This doesn't look like a bitwise AND to me; more like a subtraction. 777 & 177 makes 177, not 600, wherease 777-177 does make 600. The unix man pages for umask(1) also refer to subtraction rather than ANDing.

That sounds right to me. With my umask set to 002, if I create a new file or directory it has its permissions set to 0775, which of course is 777-002. On the other hand, the man page for the C function (umask(2)) that I have says "umask sets the umask to mask & 0777." I don't know enough on this subject to make an edit, though. Does anyone have an idea of how that bit should be written? It's somewhat confusing as it is. --Dirk Gently 03:48, 28 July 2005 (UTC)[reply]
Doesn't the current notation (^ ~) indicate the XOR of the complement of the argument? I think that's incorrect, and at least, could be simplified greatly to say simply the complement, (~) of the argument (although it should probably be explicitly stated as such for clarity). It comes out like the following:
~1778 = 6008
--Max Magee
This is correct. ^ = XOR. I'm the editor who did those major changes back in 17 August 2005. Note it was a simple AND before, and totally wrong. The XOR with the argument itself (not with the complement!) also works. Prove me wrong. A ^ B in this case will give the same result as in A AND ( ~ B). -andy 80.129.114.15 04:05, 14 January 2007 (UTC)[reply]
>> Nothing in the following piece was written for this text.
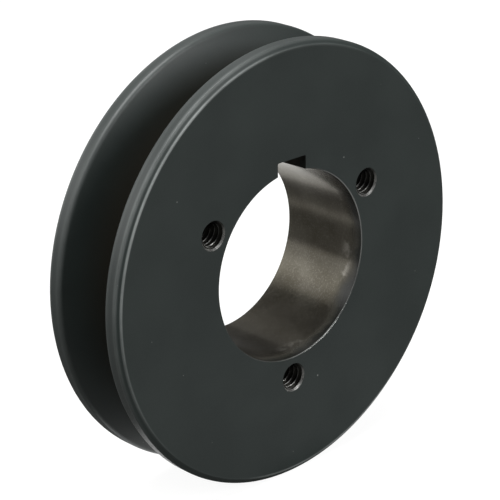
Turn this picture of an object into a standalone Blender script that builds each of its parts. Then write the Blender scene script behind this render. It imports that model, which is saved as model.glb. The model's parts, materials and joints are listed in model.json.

666 AND NOT 174 = 602 = eh?


It is correct that 666 AND NOT 174 = 602. It is also NOT true in general that A ^ B = A AND ~B. In fact, an XOR can be reduced to (A AND NOT B) OR (B AND NOT A). Using the standard notation for boolean algebra ( + for OR and . for AND) we can define the XOR by the following:

   A^B = (A+B)(~(AB))
   and reduction gives:
   = A(~AB) + B(~AB)
   = A(~A + ~B) + B(~A + ~B)
   = ~AA + ~BA + ~AB + ~BB
   = ~BA + ~AB

Using ~ instead of a bar necesitates that it has a higher precedent than '.' or '+' . John Pearcey 83.147.135.251 10:16, 9 April 2007 (UTC)[reply]

Yes, yes. All correct. BUT in the umask case, the XOR 7778 variant does work, so I see no reason in removing it. (It has been removed again, though.) -andy 92.227.16.69 (talk) 03:30, 17 July 2008 (UTC)[reply]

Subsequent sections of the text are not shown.